«¡Prefiero la cárcel!» La opción por la condena penal ante la desproporción de las sanciones urbanísticas


«¡Prefiero la cárcel!». Es una afirmación habitual entre los afectados por un procedimiento sancionador en materia urbanística de cierta entidad, en los que las sanciones pueden llegar a cifras absolutamente desproporcionadas.

Por ejemplo, en un reciente y notorio procedimiento administrativo sancionador en materia urbanística -que ha tenido un feliz final- mi cliente se enfrentaba a una sanción pecuniaria de superior a 2 millones de euros como consecuencia de unas obras de relativamente escasa entidad en una vivienda construida legalmente en suelo urbano pero que fue sobrevenidamente protegido por una ley autonómica -ni siquiera por un instrumento de planeamiento- en las Islas Baleares. Recuerdo en ese caso como un oficial de la Guardia Civil insistía, no sin razón, en una visita de inspección en que quizás convendría aceptar la sanción penal.

En hechos como estos nos encontramos con la extraña situación en la que el derecho penal deviene la prima ratio al menos para el sancionado, que ve con sorpresa como la teóricamente menos gravosa sanción administrativa supone un gravamen realmente muy superior a una hipotética sanción penal.

Tomemos como ejemplo la normativa balear por ser en el archipiélago donde con más frecuencia se dan esta clase de situaciones. El artículo 167, apartado 2, párrafo II, de la Ley 12/2017, de 29 de diciembre, de urbanismo de las Illes Balears, tipifica la infracción consistente en realizar obras sin título habilitante en suelo no urbanizable de protección, con el tenor siguiente:

La realización de obras de construcción, de edificación, de instalación y de movimientos de tierras en suelo rústico protegido sin el título administrativo habilitante se sancionará con multa del 250 al 300 % del valor de las obras.

En otras palabras, por la realización de obras ilegales en espacios protegidos ambientalmente, la sanción puede alcanzar hasta el triple del coste de ejecución de la obra, además, obviamente, del deber de restauración de la legalidad mediante la legalización o -más seguramente- la demolición de lo construido.

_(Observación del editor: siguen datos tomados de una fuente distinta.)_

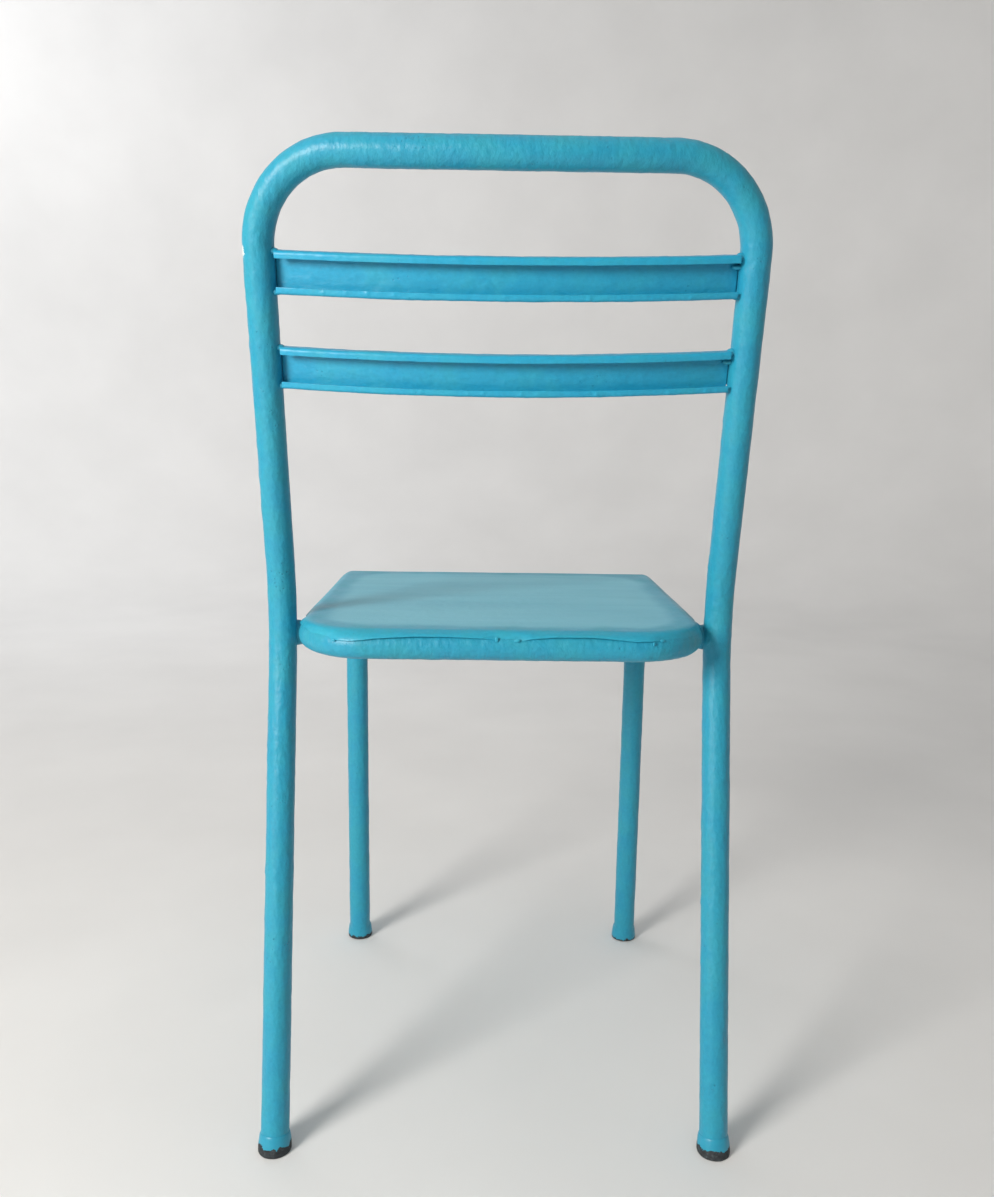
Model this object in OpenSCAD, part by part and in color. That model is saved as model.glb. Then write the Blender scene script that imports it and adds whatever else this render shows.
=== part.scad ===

Frente a ello, la norma penal establece sanciones que a priori pueden resultar mucho más severas pero que, en la práctica, pueden llegar a ser más convenientes para el infractor. Acudamos al artículo 319, apartado 2, del Código Penal:

2. Se impondrá la pena de prisión de uno a tres años, multa de doce a veinticuatro meses, salvo que el beneficio obtenido por el delito fuese superior a la cantidad resultante en cuyo caso la multa será del tanto al triplo del montante de dicho beneficio, e inhabilitación especial para profesión u oficio por tiempo de uno a cuatro años, a los promotores, constructores o técnicos directores que lleven a cabo obras de urbanización, construcción o edificación no autorizables en el suelo no urbanizable.

Nos encontramos, pues, ante un precepto que para el particular que actúa como autopromotor -el propietario del inmueble ilegal- concurrirían la pena de prisión de uno a tres años con la multa, mediante el sistema de días-multa, de 12 a 24 meses; descartándose así la posible multa de hasta el triple del beneficio obtenido por la construcción ilícita, que como la doctrina y jurisprudencia vienen considerando, queda reservada para los profesionales que actúan con ánimo de comerciar con la obra ilegal.

Y, ¿cuál sería en circunstancias normales la sanción penal que recibiría el infractor? No es infrecuente encontrar sentencias que condenan por la pena mínima de un año de prisión, siendo extraños los casos en que la pena superaría el umbral de la suspensión (dos años) y, aun en una extravagante hipótesis en que se impusiese la multa no solo en su máxima extensión temporal (24 meses) y por el máximo importe que permite la ley (400 euros diarios), no se alcanzarían los 300.000 € de sanción.

Así las cosas, puede darse -y, de hecho, se da con cierta frecuencia- el indeseable y absurdo caso en que el infractor prefiere la condena penal frente a la administrativa, por suponerle un ahorro que puede llegar a ser muy considerable, cuando además se suma que el riesgo de cumplimiento de la pena de prisión se interpreta socialmente como bajo en estas circunstancias.

La solución, obviamente, no pasa porque los infractores urbanísticos se autodenuncien, sino más bien porque el legislador revise la incongruencia a la que el exceso de celo de las comunidades autónomas en materia de sanciones urbanísticas ha conducido: o se endurecen las penas del Código Penal -lo cual no parece adecuado en atención al principio de proporcionalidad- o se revisan las consecuencias excesivamente gravosas de la infracción administrativa en algunas normas urbanísticas autonómicas.